> DO THIS
Search the records that follow and extract every line containing the string "from".

> SUPPLIED RECORDS
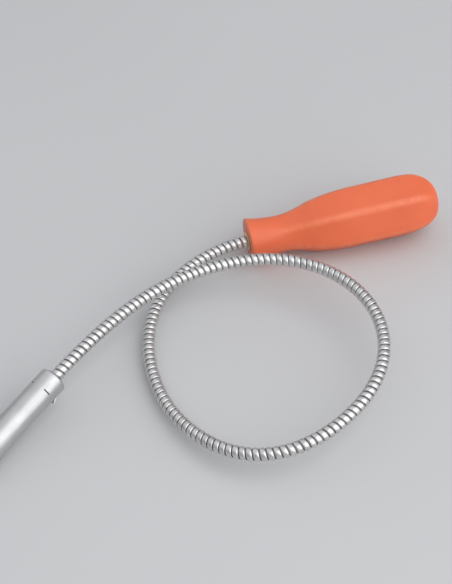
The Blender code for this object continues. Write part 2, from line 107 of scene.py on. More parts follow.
# ---- The head, in mm from its rear face ------------------------------------------------------
HEAD_RADIUS = 7.0
BARREL_END, BARREL_BORE, BARREL_REAR_WALL, BARREL_REAR_EDGE = 48.0, 6.4, 0.9, 1.0
BARREL_FRONT_EDGE, BARREL_STEPS, NECK_HOLE = 0.25, 180, 3.45
BARREL_STATIONS, BARREL_REAR_STATION = (40.0, 30.0, 20.0, 12.0), 3.0    # rings along its side
# (radius, place) round the boss that the neck comes out of
BOSS_PROFILE = ((5.4, -0.12), (4.75, -0.55), (4.4, -0.9), (4.15, -1.0), (3.7, -1.0), (3.5, -0.85))
TAB_COUNT, TAB_FIRST_DEG, TAB_HALF_ARC_DEG = 4, 44.0, 15.6
TAB_ROOT, TAB_TIP, TAB_THICK = 5.2, 8.95, 0.5
TAB_RISES = (0.04, 0.04, 1.1, 0.04)     # how far the tip of each tab stands out
TAB_LAP, TAB_EDGE, TAB_STEPS, TAB_ARC_STEPS = 0.1, 0.12, 10, 10
TAB_PROUD = 0.01                        # a tab's face stands this far over the barrel's
TAB_CURL_PAST_TIP, TAB_CURL_GAIN = 0.8, 1.1     # the curl would level out past the tip
# Each tab lies in a pocket, whose floor is painted dark as painted shade where the tab leaves it
# open.
POCKET_START, POCKET_END, POCKET_DEPTH = 5.2, 9.5, 0.55
POCKET_WALL, POCKET_MARGIN_DEG = 0.02, 1.0
BEZEL_START, BEZEL_END, BEZEL_EDGE, BEZEL_STEPS = 49.05, 61.2, 1.0, 120
BEZEL_MOUTH, BEZEL_MOUTH_INNER, BEZEL_MOUTH_DEPTH, BEZEL_CHAMFER = 5.9, 5.6, 0.1, 0.2
BEZEL_BORE, BEZEL_BORE_END = 5.5, 57.5
SPIGOT_RADIUS, SPIGOT_START = 6.15, 41.0
GRIP_GROOVES, GROOVE_START, GROOVE_PITCH, GROOVE_WIDTH, GROOVE_DEPTH = 4, 51.0, 1.8, 0.8, 0.35
GROOVE_LIP, GROOVE_LIP_DROP, GROOVE_WALL = 0.15, 0.08, 0.1
SEAL_RING, SEAL_PLACE, SEAL_THICKNESS, SEAL_POINTS = 6.5, 48.5, 0.38, 16
MAGNET_RADIUS, MAGNET_START, MAGNET_END, MAGNET_EDGE = 2.25, 43.5, 62.0, 0.2
CUP_OUTER, CUP_INNER, CUP_START, CUP_FLOOR, CUP_END = 2.85, 2.35, 42.3, 43.3, 61.0
CUP_EDGE, CUP_CHAMFER = 0.15, 0.1
LAMP_COUNT, LAMP_CIRCLE, LAMP_RADIUS, LAMP_FLANGE = 3, 4.0, 0.9, 1.0
LAMP_START, LAMP_FLANGE_END, LAMP_DOME_START = 50.2, 51.4, 57.8
TIP_STEPS, LAMP_STEPS = 64, 40      # steps round each turned piece

# ---- Camera, lights and floor, in metres -----------------------------------------------------
CAMERA_TARGET = Vector((5.5, 30.9, 0.0)) * MM
CAMERA_ELEVATION_DEG = 48.2
CAMERA_DISTANCE = 0.7152
CAMERA_LENS, CAMERA_SENSOR = 83.7, 36.0
CAMERA_TILT_DEG = 0.084
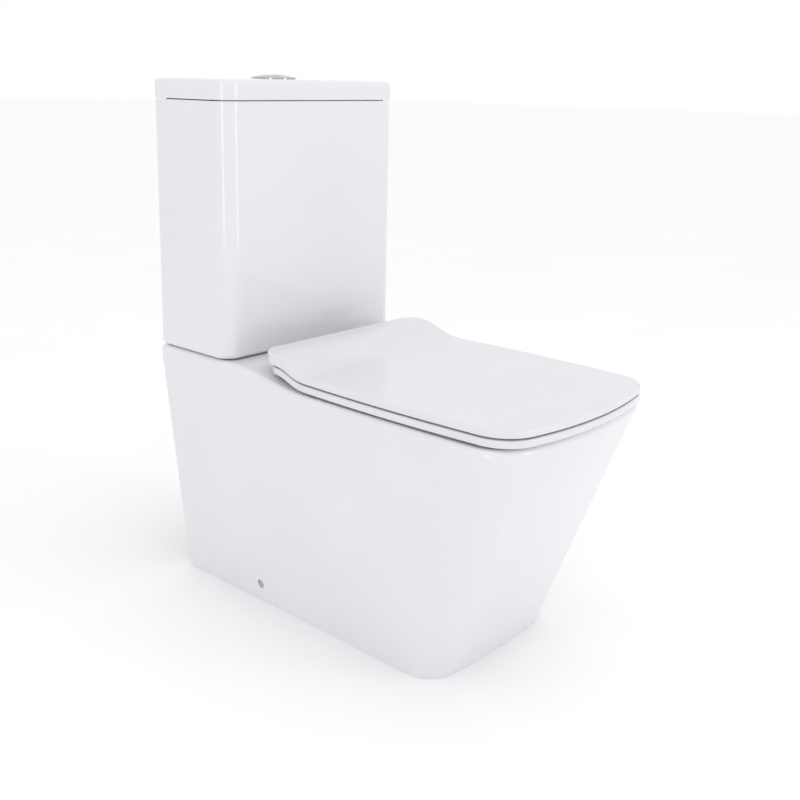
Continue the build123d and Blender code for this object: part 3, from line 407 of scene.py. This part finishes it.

> RESULT
The Blender code for this object continues. Write part 2, from line 107 of scene.py on. More parts follow.
# ---- The head, in mm from its rear face ------------------------------------------------------
Continue the build123d and Blender code for this object: part 3, from line 407 of scene.py. This part finishes it.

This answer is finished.